壮絶な金管の咆哮と、ティンパニの轟きはあまりに人間的な響きであり、そこにはフルトヴェングラーの命がけの奉仕が感じられる。続く第2楽章アンダンテ・クワジ・アレグレットの官能!!そして、第3楽章スケルツォのパッション!!
それにしても終楽章の、いわゆるブルックナーの原典のもつ大宇宙の鳴動とは様相を異にする巨大な隕石が発する熱波のような「間」と「溜め」、そして「揺れ」に思わず感応する。コーダの異次元の圧倒感こそ聴きどころ。
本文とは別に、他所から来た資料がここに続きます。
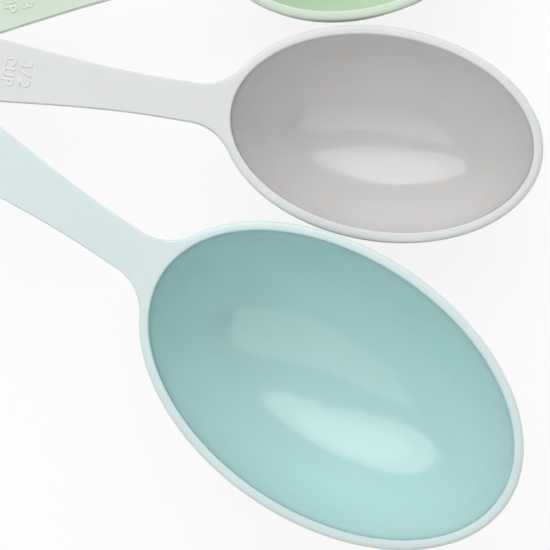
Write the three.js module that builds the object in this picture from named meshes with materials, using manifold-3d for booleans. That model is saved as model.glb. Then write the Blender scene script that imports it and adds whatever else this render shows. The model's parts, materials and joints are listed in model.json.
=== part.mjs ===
// A set of four nesting measuring cups on a hinged plastic ring, in millimetres, +Z up.
//
// Each cup is one moulding: an oval bowl with a thickened rim, and a flat handle that runs out from
// the rim to an eye. The ring's straight run passes through the four eyes, one above the other, and
// the cups stand fanned out around it on their flat feet.

import * as THREE from 'three';
import { mergeVertices } from 'three/addons/utils/BufferGeometryUtils.js';
import Module from 'manifold-3d';

const wasm = await Module();
wasm.setup();

// ---------------------------------------------------------------------------------------------
// Driving dimensions
// ---------------------------------------------------------------------------------------------

const ML = 1000; // cubic millimetres in a millilitre
const CUP_ML = 236.6;

// The four cups: the mark, the share of a cup that each holds, its rim's outer semi-axes, where it
// stands around the ring in degrees, and the half width of its handle's neck.
const CUPS = [
  { name: 'one_cup', mark: '1', share: 1, rimA: 60.0, rimB: 39.2, turn: -33.5, neck: 6.3 },
  { name: 'half_cup', mark: '1/2', share: 1 / 2, rimA: 46.9, rimB: 31.2, turn: -9.2, neck: 5.7 },
  { name: 'third_cup', mark: '1/3', share: 1 / 3, rimA: 40.6, rimB: 26.9, turn: 12.3, neck: 5.4 },
  { name: 'quarter_cup', mark: '1/4', share: 1 / 4, rimA: 37.1, rimB: 24.7, turn: 33.5, neck: 5.2 },
];
const COLOURS = { one_cup: 0xd2e3e0, half_cup: 0xdbdddc, third_cup: 0xd3dfd2, quarter_cup: 0xe0dccd };

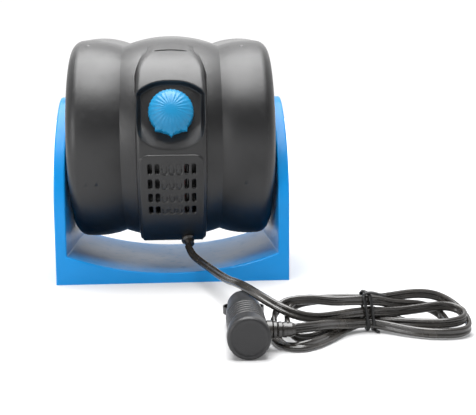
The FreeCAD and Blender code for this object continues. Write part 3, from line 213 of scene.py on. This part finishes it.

ブルックナーの偉大な芸術はもう今日のドイツの人間を構成する必然な要素となりました。彼の音楽は現実的でもあります。それは超時代的な不滅なものに指向されたものであるゆえに、現実的なのです。それは過去の芸術に対する現在の人間の関係を、最も真の意味において圧迫するいわゆる音楽歴史的な「方法論」をまず捨ててかかる必要があることを教えます。と言って決してブルックナーが彼が生きた時代の中に根を下ろして生育したものではなかった、などと言おうとするのではありません。ただ彼の同じ時代の同僚であるワグナーやブラームスが彼らの時代を高度に形成し、造形し、或るときはかりたてて前進させ、或るときは後退させつつ、とにかく彼らの時代を築きあげた真の意味での建築の巨匠であったのに、ブルックナーは時代からはみ出て外に立っていました。彼は「今日」という日のために作曲したのではありませんでした。彼は彼の芸術の世界の中で、ただ永遠なるものだけを思念し、そしてその不滅者のためにだけ創作しました。
「アントン・ブルックナーについて」(1939)
フルトヴェングラー/芳賀檀訳「音と言葉」(新潮文庫)P156-157

たぶん作曲家自身はそこまで考えていなかったはず。
ブルックナーは、ただひたすら感性と創造力の赴くままに筆を執ったのだと思う。